At the very least, using MPI and later refactoring it out with your own system is a good approach costing the installation and dependency of MPI.
I especially like OldMan's point that MPI gives you much more beyond simple socket communication. You get a slew of parallel and distributed computing implementation with a transparent abstraction.
I have not used MPI, but I have used sockets quite a bit. There are a few things to consider on high performance sockets. Are you doing many small packets, or large packets? If you are doing many small packets consider turning off the Nagle algorithm for faster response:
setsockopt(m_socket, IPPROTO_TCP, TCP_NODELAY, ...);
Also, using signals can actually be much slower when trying to get a high volume of data through. Long ago I made a test program where the reader would wait for a signal, and read a packet - it would get a bout 100 packets/sec. Then I just did blocking reads, and got 10000 reads/sec.

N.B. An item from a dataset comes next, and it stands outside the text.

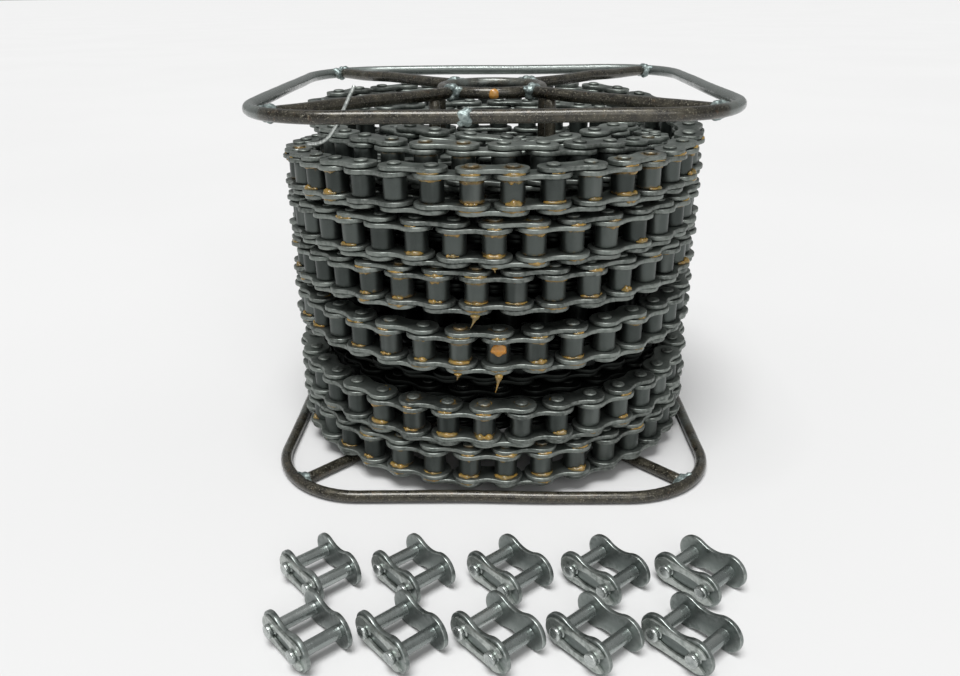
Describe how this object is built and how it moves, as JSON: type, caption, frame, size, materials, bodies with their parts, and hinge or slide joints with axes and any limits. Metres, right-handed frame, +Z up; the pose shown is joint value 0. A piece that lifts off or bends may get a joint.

The point is look at all these options, and actually test them out. Different conditions will make different techniques faster/slower. It's important to not just get opinions, but to put them to the test. Steve Maguire talks about this in "Writing Solid Code". He uses many examples that are counter-intuitive, and tests them to find out what makes better/faster code.
MPI uses sockets underneath, so really the only difference should be the API that your code interfaces with. You could fine tune the protocol if you are using sockets directly, but thats about it. What exactly are you doing with the data?
MPI Uses sockets, and if you know what you are doing you can probably get more bandwidth out of sockets because you need not send as much meta data.
But you have to know what you are doing and it's likely to be more error prone. essentially you'd be replacing mpi with your own messaging protocol.
For high volume, low overhead business messaging you might want to check out
OAMQ with several products. The open source variant OpenAMQ supposedly runs the trading at JP Morgan, so it should be reliable, shouldn't it?